Known as the voyeur of the rich, fabulous and ultra glamorous, Aaron’s work is an ode to lounging, to fabulous leisure, to the delightfulness that stems from lavish surroundings – his oeuvre is a collection of postcards that evoke the sweetness of ease and aesthetic grace. Slim Aarons: The High Life is the documentary that portrays the work and the life of the artist.
A splendid group of people feasting on pasta dishes, their backs facing a glorious Italian sea; perfectly assembled women with polished demeanor conversing gently as a lavish and modernist pool peaks behind them, the sleek silhouettes of a house that is backed by a breathtaking presence of mountains. Postcards from the seaside splendor of the Amalfi Coast, bodies lounging idly as the sun soaks their skins; spectacular images of the sunny, shimmery days in Positano beaches. Scenes that distil the grandeur of material possibility with beautiful people, in beautiful places, flaunting a lifestyle made of splendor and chicness.
Town and Country
Aaron’s photographed a world that no longer exists. He acted as a voyeur of sorts in a world that evidenced old-money chic, the glamour of a domain made of prosperity and all it propels in surroundings and appearances. Luscious poolside parties in the 50s, 60s and 70s, gorgeous women in swimming pools, the readable and visible codes of lifestyles granted to the fabulously wealthy.
Before Instagram as a visual vehicle to gaze at spectacular Italian settings, resort-infused lifestyles and magnificent interiors, there was Slim Aarons.

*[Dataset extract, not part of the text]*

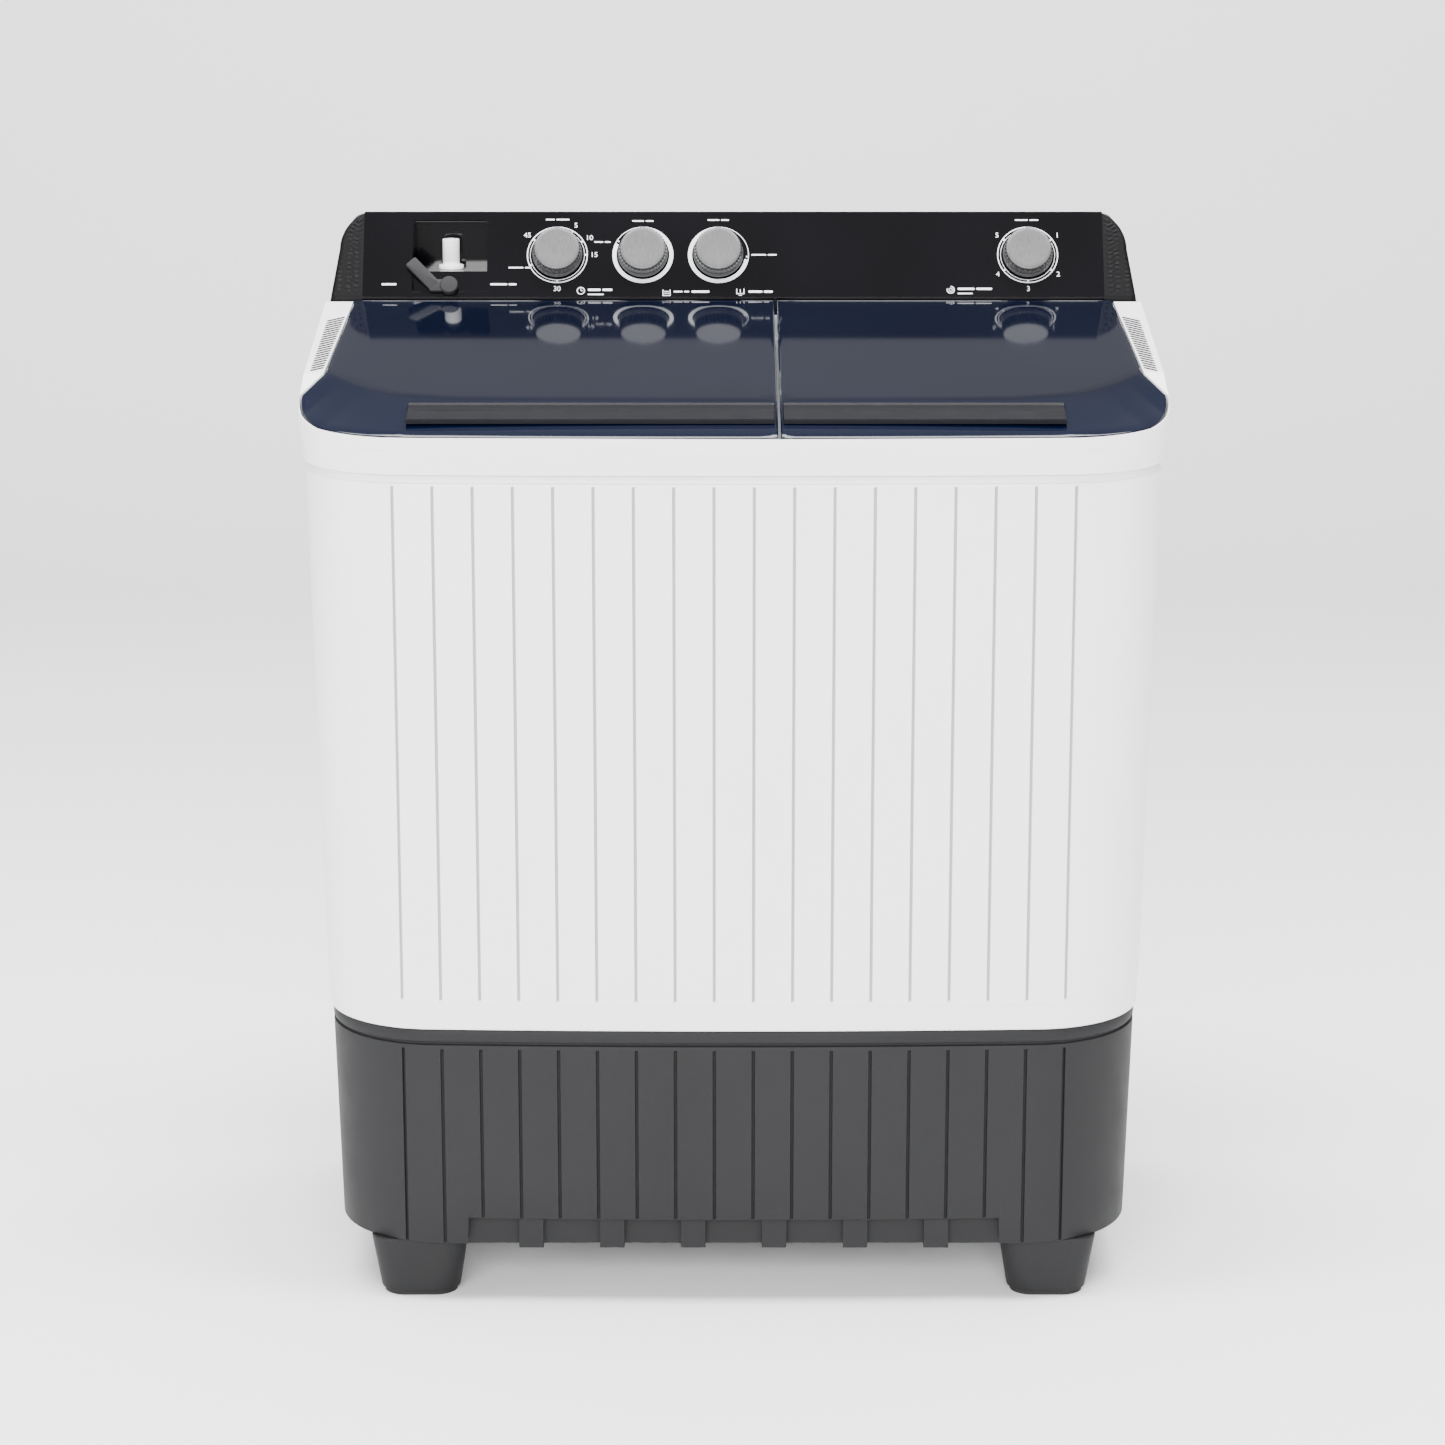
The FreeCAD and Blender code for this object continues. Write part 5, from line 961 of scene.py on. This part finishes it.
def backdrop():
    """A pale floor that sweeps up to a low wall behind: floor, quarter circle and wall, carried along x."""
    angle = between(-math.pi / 2, 0, 14)
    bend, far = 1500, 3400
    y = np.concatenate([strip(-6500), far + bend * np.cos(angle), strip(far + bend)])
    z = np.concatenate([strip(0), bend + bend * np.sin(angle), strip(1600)])
    grid = stack([solid_points(np.full(len(y), at), y, z) for at in (-6500, 6500)])
    mesh = bpy.data.meshes.new("backdrop")
    rows, columns = grid.shape[:2]
    index = np.arange(rows * columns).reshape(rows, columns)
    faces = np.stack([index[:-1, :-1], index[1:, :-1], index[1:, 1:], index[:-1, 1:]], axis=-1)
    mesh.from_pydata((grid.reshape(-1, 3) * MM).tolist(), [], faces.reshape(-1, 4).tolist())
    mesh.shade_smooth()
    floor = bpy.data.objects.new("backdrop", mesh)
    bpy.context.scene.collection.objects.link(floor)
    finish = Finish("pale_floor", IOR=1.2)
    drift = finish.noise(1.5, detail=2)
    tone = finish.blend(drift, (0.92, 0.92, 0.925), (0.94, 0.94, 0.94))
    mesh.materials.append(finish.done(tone, 0.85 + 0.05 * drift))


def soft_light(name, place, target, wide, tall, power):
    """A rectangular lamp at a place in metres, turned to face a target."""
    light = bpy.data.lights.new(name, "AREA")
    light.shape = "RECTANGLE"
    light.size = wide
    light.size_y = tall
    light.energy = power
    lamp = bpy.data.objects.new(name, light)
    bpy.context.scene.collection.objects.link(lamp)
    lamp.location = place
    way = np.array(target) - np.array(place)
    flat = math.hypot(way[0], way[1])
    lamp.rotation_euler = (math.atan2(flat, -way[2]), 0, math.atan2(-way[0], way[1]))


backdrop()
soft_light("front", (-0.5, -4.6, 1.9), (0, 0, 0.5), 3.6, 1.9, 430)
soft_light("over_front", (0, -0.85, 4.5), (0, -0.85, 0), 5.6, 1.3, 520)
soft_light("over_back", (0, 1.45, 4.5), (0, 1.45, 0), 5.6, 0.9, 240)
soft_light("left", (-3.6, -1.2, 0.75), (0, 0, 0.55), 1.6, 1.3, 60)
soft_light("right", (3.6, -1.2, 0.75), (0, 0, 0.55), 1.6, 1.3, 45)

world = bpy.data.worlds.new("studio")
world.use_nodes = True
world.node_tree.nodes["Background"].inputs["Color"].default_value = (1, 1, 1, 1)
world.node_tree.nodes["Background"].inputs["Strength"].default_value = 0.5
bpy.context.scene.world = world

lens = bpy.data.cameras.new("camera")
lens.sensor_width = 36
lens.lens = 102.1
camera = bpy.data.objects.new("camera", lens)
camera.location = (-0.0109, -4.0, 1.454)
camera.rotation_euler = (math.radians(90 - 12.96), 0, 0)
bpy.context.scene.collection.objects.link(camera)
bpy.context.scene.camera = camera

His photographic view was featured in Life, Holiday, Harper’s Baazar, Town & Country, Leisure – and it speaks of what can be deemed as “a bygone era or privilege and exclusivity”. Today’s world may not celebrate this perception of lavish chicness – in resorts and enclaves that range from Newport to Palm Beach, Acapulco, Palm Springs and the Italian summer dreaminess – but Aaaron’s photography reminds us of the power of fantast and the idea of glamour as a way of visual persuasion, making us long for a beauty that nurtures aliveness in itself.
The world of unapologetic posh may seem distant to what the world currently craves or celebrates, but as one looks at Aaron’s biography, one can quickly understand that he witnessed terror and horror as a war photographer. His dreamy and glossy representations, which be began in the 1950s post-war world, can be seen as a human travesty to create beauty after seeing the most sordid expressions of human cruelty and desperation. His celebration of gorgeous leisure possibilities, lavish houses, glorious sunny days in front of polished poolsides, can be seen as a poetic reaction: the will to hang on to beauty, the one that stirs fantasy and identification, the one that sheds a light of yearning.
And there’s also his books. A Wonderful Time, from 1974 is an emblematic reference for American designers, interior decorators and top editors of gloss magazines. His repertoire also includes Poolsides with Slim Aarons, an edition that compiles the gorgeous, rich, fabulous women he photographed from Hollywood and the fashion and art worlds. There’s also another compilation with dreamy vistas of Southern Italy in summer splendor and multiple postcards of the most fantastical settings and their instants of pleasure. We love to gaze through beautifully assembled books on any lazy Sunday, hanging on to beauty as a way to experience aliveness. Such is the effect Slim Aarons can have when looked at.